Determine the number of lines holding the word "Blender"; answer with that number only.

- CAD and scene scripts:
◆ ◆ ◆ ◆ ◆ ◆ ◆

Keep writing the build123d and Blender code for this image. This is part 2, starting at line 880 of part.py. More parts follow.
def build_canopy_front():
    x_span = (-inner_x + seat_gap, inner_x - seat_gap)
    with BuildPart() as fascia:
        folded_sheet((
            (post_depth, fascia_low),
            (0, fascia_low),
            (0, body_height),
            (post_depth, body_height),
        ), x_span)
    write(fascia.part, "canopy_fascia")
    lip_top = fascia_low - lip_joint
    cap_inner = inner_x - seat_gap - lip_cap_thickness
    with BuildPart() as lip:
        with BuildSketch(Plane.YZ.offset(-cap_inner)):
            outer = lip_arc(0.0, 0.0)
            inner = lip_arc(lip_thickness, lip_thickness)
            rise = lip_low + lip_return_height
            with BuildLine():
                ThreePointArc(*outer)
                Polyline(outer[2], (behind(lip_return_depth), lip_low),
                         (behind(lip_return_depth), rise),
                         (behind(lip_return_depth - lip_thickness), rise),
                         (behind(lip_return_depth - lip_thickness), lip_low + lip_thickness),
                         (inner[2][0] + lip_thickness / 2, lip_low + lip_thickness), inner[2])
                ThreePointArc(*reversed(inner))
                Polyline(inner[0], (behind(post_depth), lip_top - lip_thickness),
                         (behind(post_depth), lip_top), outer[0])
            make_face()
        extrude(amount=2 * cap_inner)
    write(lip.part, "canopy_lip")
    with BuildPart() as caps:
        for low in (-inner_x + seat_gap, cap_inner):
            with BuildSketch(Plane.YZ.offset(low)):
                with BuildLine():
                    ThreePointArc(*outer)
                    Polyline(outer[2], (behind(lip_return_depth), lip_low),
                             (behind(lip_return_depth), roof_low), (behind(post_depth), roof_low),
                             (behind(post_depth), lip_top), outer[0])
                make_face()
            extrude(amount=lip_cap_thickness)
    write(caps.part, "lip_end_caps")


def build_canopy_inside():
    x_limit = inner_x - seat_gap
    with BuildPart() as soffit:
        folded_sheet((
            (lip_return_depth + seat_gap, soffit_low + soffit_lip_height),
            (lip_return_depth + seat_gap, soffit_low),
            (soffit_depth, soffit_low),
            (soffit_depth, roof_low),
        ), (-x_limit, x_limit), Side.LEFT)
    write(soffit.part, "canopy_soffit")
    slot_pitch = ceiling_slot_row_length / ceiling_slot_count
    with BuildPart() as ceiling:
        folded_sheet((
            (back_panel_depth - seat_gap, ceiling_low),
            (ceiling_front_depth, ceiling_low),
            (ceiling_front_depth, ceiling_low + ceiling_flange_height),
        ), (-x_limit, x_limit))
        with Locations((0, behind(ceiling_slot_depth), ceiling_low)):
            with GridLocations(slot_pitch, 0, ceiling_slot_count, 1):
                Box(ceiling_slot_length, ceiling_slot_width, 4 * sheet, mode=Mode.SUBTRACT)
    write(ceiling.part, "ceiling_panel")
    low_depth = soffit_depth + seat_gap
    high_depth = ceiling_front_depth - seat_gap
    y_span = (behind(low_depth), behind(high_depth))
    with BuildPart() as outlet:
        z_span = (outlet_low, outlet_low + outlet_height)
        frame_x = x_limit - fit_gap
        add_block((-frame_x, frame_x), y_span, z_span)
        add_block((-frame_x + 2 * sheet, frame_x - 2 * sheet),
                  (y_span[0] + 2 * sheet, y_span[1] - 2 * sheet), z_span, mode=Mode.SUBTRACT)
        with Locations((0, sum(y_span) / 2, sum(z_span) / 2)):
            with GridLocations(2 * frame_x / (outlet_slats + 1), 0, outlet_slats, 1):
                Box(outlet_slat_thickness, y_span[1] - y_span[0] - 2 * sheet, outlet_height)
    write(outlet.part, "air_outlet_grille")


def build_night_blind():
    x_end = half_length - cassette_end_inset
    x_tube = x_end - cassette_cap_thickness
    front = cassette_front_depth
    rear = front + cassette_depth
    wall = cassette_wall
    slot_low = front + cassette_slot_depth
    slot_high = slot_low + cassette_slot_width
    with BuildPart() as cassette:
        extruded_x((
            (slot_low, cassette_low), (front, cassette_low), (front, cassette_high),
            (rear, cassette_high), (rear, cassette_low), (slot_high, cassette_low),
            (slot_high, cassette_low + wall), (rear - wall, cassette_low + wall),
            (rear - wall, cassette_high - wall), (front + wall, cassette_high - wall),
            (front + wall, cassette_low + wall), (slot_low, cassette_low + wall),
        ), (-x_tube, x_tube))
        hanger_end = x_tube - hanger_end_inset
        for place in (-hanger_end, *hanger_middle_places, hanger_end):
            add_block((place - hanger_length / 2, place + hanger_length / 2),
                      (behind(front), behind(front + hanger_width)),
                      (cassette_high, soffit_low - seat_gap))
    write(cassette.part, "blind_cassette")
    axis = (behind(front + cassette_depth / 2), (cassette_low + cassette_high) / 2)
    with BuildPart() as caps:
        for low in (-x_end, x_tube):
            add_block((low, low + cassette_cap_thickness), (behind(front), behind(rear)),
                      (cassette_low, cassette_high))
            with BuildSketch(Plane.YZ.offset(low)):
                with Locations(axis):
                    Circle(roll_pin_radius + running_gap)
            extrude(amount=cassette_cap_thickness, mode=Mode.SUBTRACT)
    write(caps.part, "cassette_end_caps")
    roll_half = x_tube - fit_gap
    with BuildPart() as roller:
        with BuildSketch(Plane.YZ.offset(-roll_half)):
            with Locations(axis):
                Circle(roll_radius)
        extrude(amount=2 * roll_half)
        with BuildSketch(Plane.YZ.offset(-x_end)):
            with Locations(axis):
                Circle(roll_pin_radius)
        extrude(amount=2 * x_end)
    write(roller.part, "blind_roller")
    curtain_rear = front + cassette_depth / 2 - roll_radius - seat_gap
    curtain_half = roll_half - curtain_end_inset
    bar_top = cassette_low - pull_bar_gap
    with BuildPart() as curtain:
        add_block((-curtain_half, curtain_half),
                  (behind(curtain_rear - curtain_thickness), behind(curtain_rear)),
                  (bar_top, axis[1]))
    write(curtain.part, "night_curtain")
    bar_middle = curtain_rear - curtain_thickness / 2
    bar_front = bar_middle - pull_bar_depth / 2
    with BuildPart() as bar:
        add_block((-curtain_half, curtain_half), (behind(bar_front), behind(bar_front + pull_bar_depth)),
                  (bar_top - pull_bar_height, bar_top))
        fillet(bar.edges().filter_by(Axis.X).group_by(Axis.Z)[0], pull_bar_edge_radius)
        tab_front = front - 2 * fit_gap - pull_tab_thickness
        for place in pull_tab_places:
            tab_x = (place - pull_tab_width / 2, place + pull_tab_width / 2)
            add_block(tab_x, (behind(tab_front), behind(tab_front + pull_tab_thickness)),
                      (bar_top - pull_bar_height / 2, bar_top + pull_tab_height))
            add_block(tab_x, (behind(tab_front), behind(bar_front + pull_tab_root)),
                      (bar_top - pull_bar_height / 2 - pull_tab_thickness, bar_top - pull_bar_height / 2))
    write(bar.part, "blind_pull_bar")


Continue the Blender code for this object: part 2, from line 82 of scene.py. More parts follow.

◆ ◆ ◆ ◆ ◆ ◆ ◆

- Problem solution: 2